What Drives Azure? Virtualized Networks According to Microsoft


Azure, Microsoft’s cloud platform, has seen a lot of change over the past three years. This provided motivation for the company to move its network onto a virtualized platform which is driven by NVGRE (Network Virtualization using Generic Routing Encapsulation). NVGRE allows for horizontal tunneling of layer 2 networking packets over the IP fabric which provides the same function as does Cisco/Vmwware’s VXLAN.

The virtualized network takes in requests through an Azure frontend which distributes these to a network fabric controller. The network controller pushes the requests to an Azure VMSwitch which operates at the network control plane serving the different compartmentalized VMs. Each major application gets its own individual controller. This has forced Microsoft to create an allocator that coordinates several controllers at once. With 40G Ethernet it is a challenge to keep up with line rate. Virtualized networks provide a great abstraction tool, but Microsoft admits, implementing this networks is not trivial.

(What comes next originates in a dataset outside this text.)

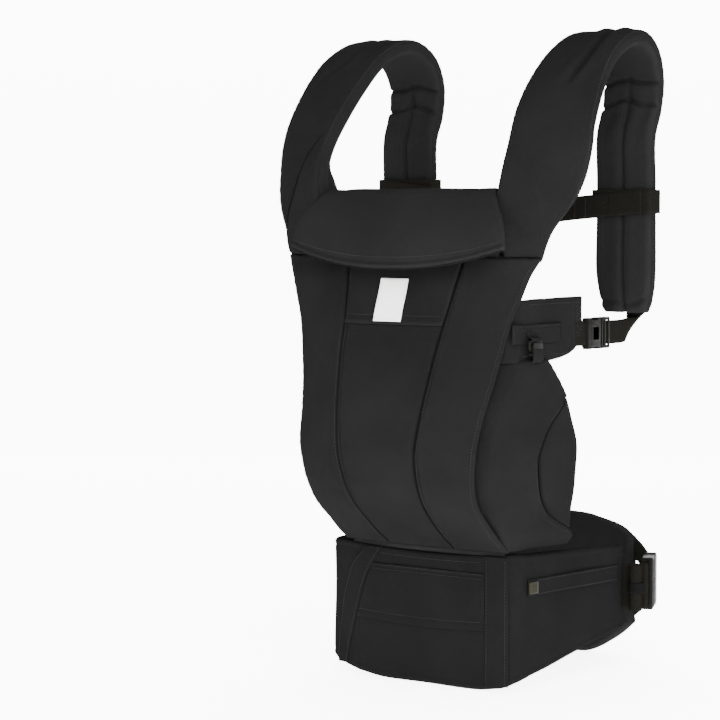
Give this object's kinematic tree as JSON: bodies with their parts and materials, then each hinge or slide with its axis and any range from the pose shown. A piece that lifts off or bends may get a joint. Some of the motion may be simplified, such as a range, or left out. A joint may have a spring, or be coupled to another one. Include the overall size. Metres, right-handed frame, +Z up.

Network virtualization moves control functions away from base switches into a control plane, providing a single point of management for network assets. This has drawn a lot of interest from companies since the funds that could have gone into purchasing hardware is saved for other operations. Microsoft cites some of the benefits the company has experienced through network virtualization: rate limiting, five-tupled ACLs (with source IP, destination IP, protocol, source port, destination IP), easier VLAN deployment on larger scales and flexible billing. Multiple private virtual networks can be created on Microsoft’s virtualized network. This can then get connected to a customer’s on-premise network.

According to Microsoft’s Albert Greenberg, there is now no difference in how networking and other cloud services are handled. Greenberg: “All policy is software – everything is a VM, which means all the underlying mechanisms for building services in the cloud can be re-purposed for networks and we deploy networks like all other services.”